Radenko Milak&Roman Uranjek: DATES7
Dates, a collaborative project by artists Roman Uranjek and Radenko Milak, which began nearly two years ago, reaches another milestone with the exhibition in Galerija Fotografija. The project has already given eloquent testimony to the reasons for its existence, and the new show is another stage and interaction among time, space, history, and politics, as well as a thought-provoking intellectual challenge for the viewer.
The unique relationship between Radenko Milak and Roman Uranjek has been shaped in part by the fact that each of the two artists was born and raised in Tito’s Yugoslavia and lived through its political collapse, the consequences of which remain palpable today. Though they belong to different generations and have different backgrounds (Uranjek was born in Trbovlje, Slovenia, while Milak was born in Travnik, Bosnia Herzegovina), they nonetheless have a great deal in common, for instance their perspectives on political history, society, and art, which creates common ground for their cooperative work as artists.
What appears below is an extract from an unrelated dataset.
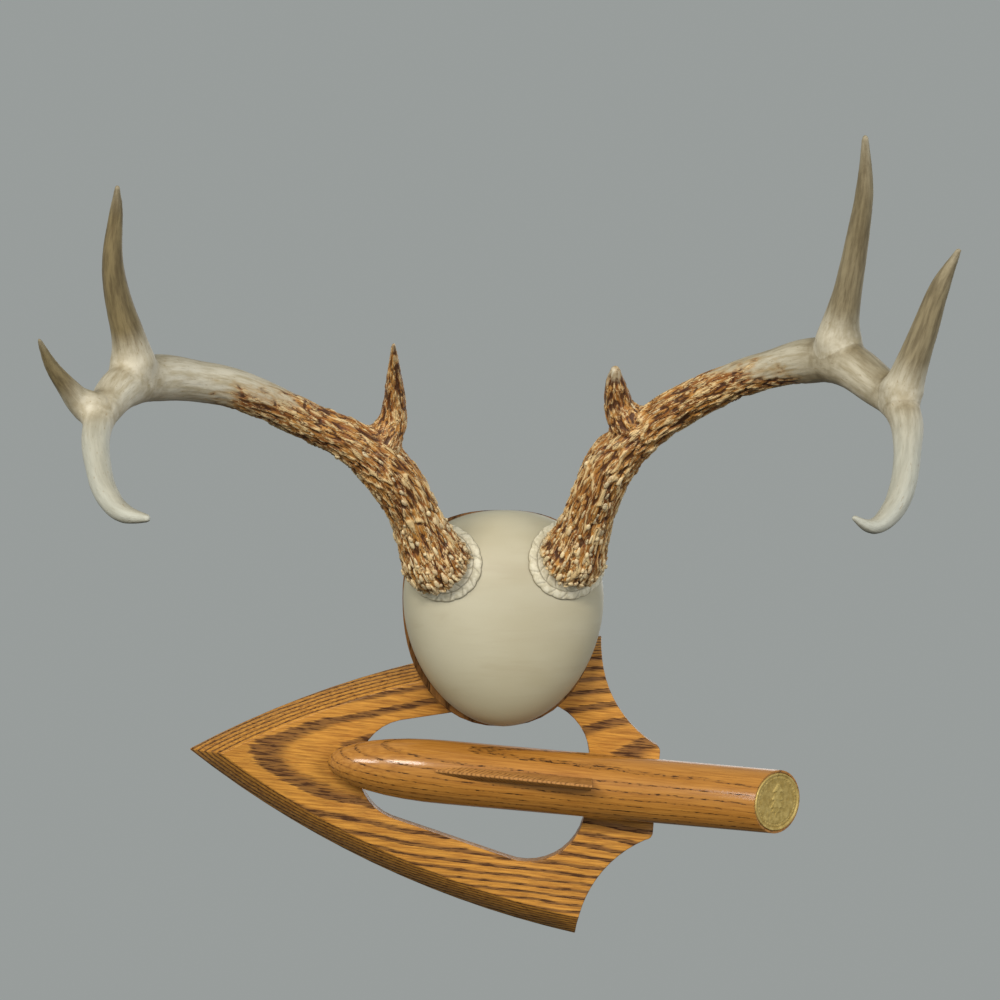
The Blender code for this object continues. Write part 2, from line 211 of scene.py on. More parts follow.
# how the dark early part of a ring starts and ends, how long its dashes are, and how strong they show
boardBand = {
    "jag": 0.36, "rise": 0.08, "start": 0.3, "end": 0.52,
    "dash": 0.13, "stray": 0.3, "tint": 0.74, "pore": 0.62,
}

# short dark dashes in narrow rows
dowelBand = {
    "jag": 0.1, "rise": 0.05, "start": 0.15, "end": 0.28,
    "dash": 0.3, "stray": 0.04, "tint": 0.42, "pore": 0.95,
}

# slanted light and dark flecks
fleckBand = {
    "jag": 1.0, "rise": 0.15, "start": 0.25, "end": 0.55,
    "dash": 0.2, "stray": 0.1, "tint": 0.5, "pore": 0.35,
}


def arrowPlace(finish):
    # along the arrow, out of the wall and across it, in mm from the point
    tip = boardTip()
    dip = arrowDip()
    cosDip, sinDip = math.cos(dip), math.sin(dip)
    x, z = tip[0] / mm, tip[2] / mm
    shift = (-(x * cosDip - z * sinDip), 0.0, -(x * sinDip + z * cosDip))
    return finish.place(shift, (0.0, -dip, 0.0))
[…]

Radenko Milak reworks photojournalistic images by creating monochromic watercolours. However, he keeps some of the features of black and white photography, thus maintaining a reference to the origins of his artworks. Drawing primarily on topics from 20th-century history, he invests well-known or abandoned images with new meanings. Taking the translation of time to another level by using painting as his medium, he gives memories and forgotten moments the time and attention that they deserve. Some of these moments are cherished, while others are cast as disgraceful. In recent news coverage, some of these moments would be regarded as scandals fitting for the covers of the tabloids.
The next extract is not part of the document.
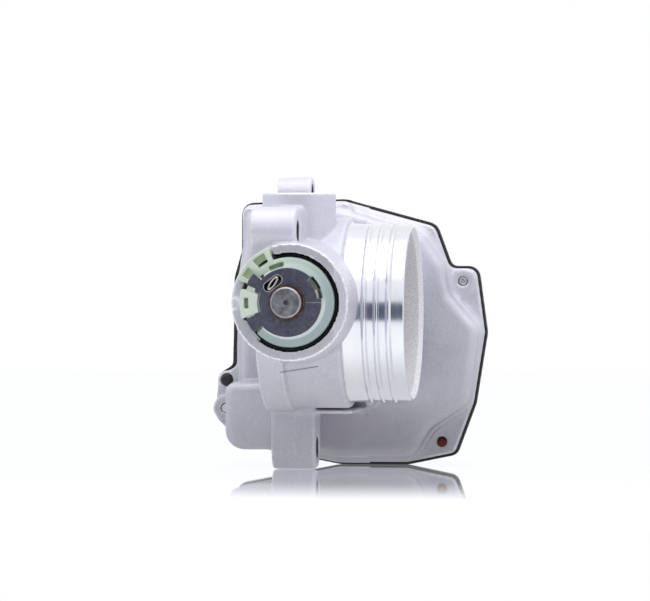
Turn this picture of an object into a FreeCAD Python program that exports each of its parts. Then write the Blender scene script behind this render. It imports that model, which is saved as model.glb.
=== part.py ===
"""Electronic throttle body: parametric FreeCAD model, millimetres.

Origin: axis of the throttle bore in the plane of the manifold face.
+X runs along the duct towards the hose spigot, +Z is up, and the throttle shaft lies along Y:
the spring side is at -Y and the gear case at +Y.
"""
import FreeCAD, Part
import math
import os
import re

import Sketcher
from FreeCAD import Placement, Rotation, Vector

doc = FreeCAD.newDocument("throttle_body")

# ---------------------------------------------------------------- driving dimensions
# alias, value in mm (or degrees, or a count), what it is
DRIVING = [
    ("bore_d", 46.0, "throttle bore"),
    ("shaft_x", 13.0, "manifold face to throttle shaft axis"),
    ("shaft_d", 10.0, "throttle shaft"),
    ("shaft_gap", 0.05, "radial running gap round shafts and axles"),
    ("duct_drop", 4.0, "spigot axis below the throttle axis"),
    ("duct_r", 31.3, "cast duct outside"),
    ("flange_r", 35.5, "manifold flange disc"),
    ("flange_thk", 8.5, "manifold flange thickness"),
    ("gasket_r", 24.0, "counterbore at the manifold face"),
    ("gasket_len", 6.0, "counterbore depth"),
    ("spigot_r", 29.2, "turned spigot outside"),
    ("spigot_bore_r", 26.5, "spigot inside"),
    ("spigot_start", 27.0, "start of the turned spigot"),
    ("spigot_end", 47.8, "spigot rim"),
    ("bead_r", 30.0, "hose bead crest"),
    ("bead_first", 34.8, "first bead from the manifold face"),
    ("bead_pitch", 3.95, "bead spacing"),
    ("bead_flat", 0.6, "flat on a bead crest"),
    ("ring_r", 18.9, "spring boss outside at its face"),
    ("ring_face", 46.0, "spring boss face, in front of the duct axis"),
    ("well_r", 15.8, "spring well"),
    ("well_floor", 36.2, "floor of the spring well, in front of the duct axis"),
    ("ear_hole_d", 7.0, "mounting hole for an M6 bolt"),
    ("ear_len", 14.6, "mounting ear length"),
    ("ear_front_r", 7.8, "front ear"),
    ("ear_front_y", -36.3, "front ear hole"),
    ("ear_front_z", 22.7, "front ear hole"),
    ("ear_rear_r", 6.0, "rear ear"),
    ("ear_rear_y", 23.3, "rear ear hole"),
    ("ear_rear_z", 35.1, "rear ear hole"),
    ("ear_low_r", 7.3, "lower ear"),
    ("ear_low_y", 10.7, "lower ear hole"),
    ("ear_low_z", -48.7, "lower ear hole"),
    ("top_boss_d", 24.0, "vertical boss on the duct"),
    ("top_boss_x", 11.5, "vertical boss axis"),
    ("top_boss_y", -12.0, "vertical boss axis"),
    ("top_boss_z", 35.3, "vertical boss face"),
    ("case_front", 37.0, "front of the gear case"),
    ("case_floor", 41.0, "floor inside the gear case"),
    ("case_lip", 44.0, "front of the gear case flange"),
    ("seal_face", 47.6, "joint face of the gear case flange"),
    ("case_wall", 3.0, "gear case wall"),
    ("seal_thk", 0.8, "seal between case and cover"),
    ("cover_rim", 3.0, "cover rim thickness"),
    ("cover_back", 62.0, "back of the cover"),
    ("cover_wall", 2.2, "cover wall"),
    ("motor_x", -5.6, "motor axis"),
    ("motor_z", -38.6, "motor axis"),
    ("motor_d", 18.0, "motor can"),
    ("motor_len", 24.0, "motor can length"),
    ("motor_gap", 0.25, "gap round the motor can"),
    ("motor_shaft_d", 2.0, "motor shaft"),
    ("idler_d", 4.0, "intermediate gear axle"),
    ("fine_module", 0.8, "module of motor pinion and wheel"),
    ("pinion_teeth", 11, "motor pinion teeth"),
    ("wheel_teeth", 36, "intermediate wheel teeth"),
    ("coarse_module", 1.0, "module of small gear and sector"),
    ("small_teeth", 12, "small intermediate gear teeth"),
    ("sector_teeth", 42, "full count of the sector gear"),
    ("gear_backlash", 0.16, "tooth thinning along the pitch circle"),
    ("plate_thk", 1.6, "throttle plate thickness"),
    ("plate_gap", 0.08, "gap between plate edge and bore"),
    ("closed_angle", 7.0, "plate tilt when closed, degrees"),
    ("cap_thk", 1.2, "retaining plate thickness"),
    ("cap_face", 51.6, "retaining plate face, in front of the duct axis"),
    ("cap_r", 11.0, "retaining plate"),
    ("cap_arm_r", 14.2, "retaining plate arms"),
    ("bush_wall", 0.8, "bronze bush wall"),
    ("shaft_front", 55.0, "front end of the throttle shaft"),
    ("sleeve_r", 14.5, "spring sleeve outside"),
    ("sleeve_face", 46.8, "spring sleeve face"),
    ("sleeve_back", 38.8, "spring sleeve rear end"),
    ("wire_d", 1.15, "spring wire"),
    ("spring_turns", 4.5, "turns of the return spring"),
    ("screw_d", 3.2, "cover screw"),
    ("screw_gap", 0.05, "gap round cover screws"),
]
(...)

Roman Uranjek creates collages using various media. He collects images from different periods of history and presents them as one image, creating a narrative based on the avant-garde aesthetics of storytelling. By recalling these sorts of image-making methods, he expresses his relationship to the flood of news today, in which the quantity and speed of information overwrites the importance of its accuracy and gravity. His reoccurring symbol of the cross is a constant reminder of how a symbol is subject to change. In his works he presents an array of meanings that have been attributed to this symbol, from the traditional Christian meanings to processes of designation and marking, including in dictatorial emblems. He thus creates another level of significance for the cross as a motif, for example throughout the history of Christianity, when its meanings changed depending often on time, country, and history, up to where the grounds of interpretation lay. He raises the question: would it be possible to create a meaning of the cross which overwrites and overrides all of its previous connotations, making it serve primarily as a signifier of Uranjek’s work? While Milak chooses the dates, Uranjek opens the book of history and his own archive, matching dates of month and day, but not year. With this method he does not exclude parts of history, but rather includes them, hence his chosen art form: collage and its technical-medial potentials.
The new works, like the earlier ones of the joint series Dates, raise universal questions. The protagonists of the diptychs are taken from all over the world and from different historical periods, including the last century, however they still deliver strong messages for the present.
Together, the works by the two artists create a contemporary art puzzle, which bears countless layers of significance for interpretation. Depending on the spectator’s intention, the meanings of the artworks can be discovered at different depths. The narratives of the juxtaposed artworks are agile and able to transmit certain information in the first round, but with further research, the viewer can extend his or her understanding of both artworks to another level. Placed together, the two images create a second narrative, another puzzle or another story. The viewer searches for the reasons behind two particular pieces that have been paired. It can be assumed that the artists are inviting spectators to arrive at their own interpretations.
Events, happenings, and social and political situations on the diptychs can be paralleled with current times, firstly thanks to the visual language of the artworks and secondly because it is not hard to find stories similar to the ones appearing on the artworks in the inundation of media channels and news. The daily news is full of stories of legal cases, scandals, and crimes which highlight the difficulties faced today concerning segregation, integration, racism, violations of women’s rights, child abuse, dictatorships, domestic abuse, and the lack of basic human rights, even in countries declared and believed to be democratic. These events create dates, which determine our future, though on the other hand some of them disappear, falling out of our history and our collective memory. It is common practice among artists to take social situations from the daily news and history and create artworks as reminders of the particular events. In the case of Milak and Uranjek, it is important that the two of them use this ability together to create a sort of gesture, which is able to confront the past with the present. At the same time, they shed light on the fact that the notion of the progression of history and society is illusory and often merely serves to conceal the fact that we are living in a repetition of history.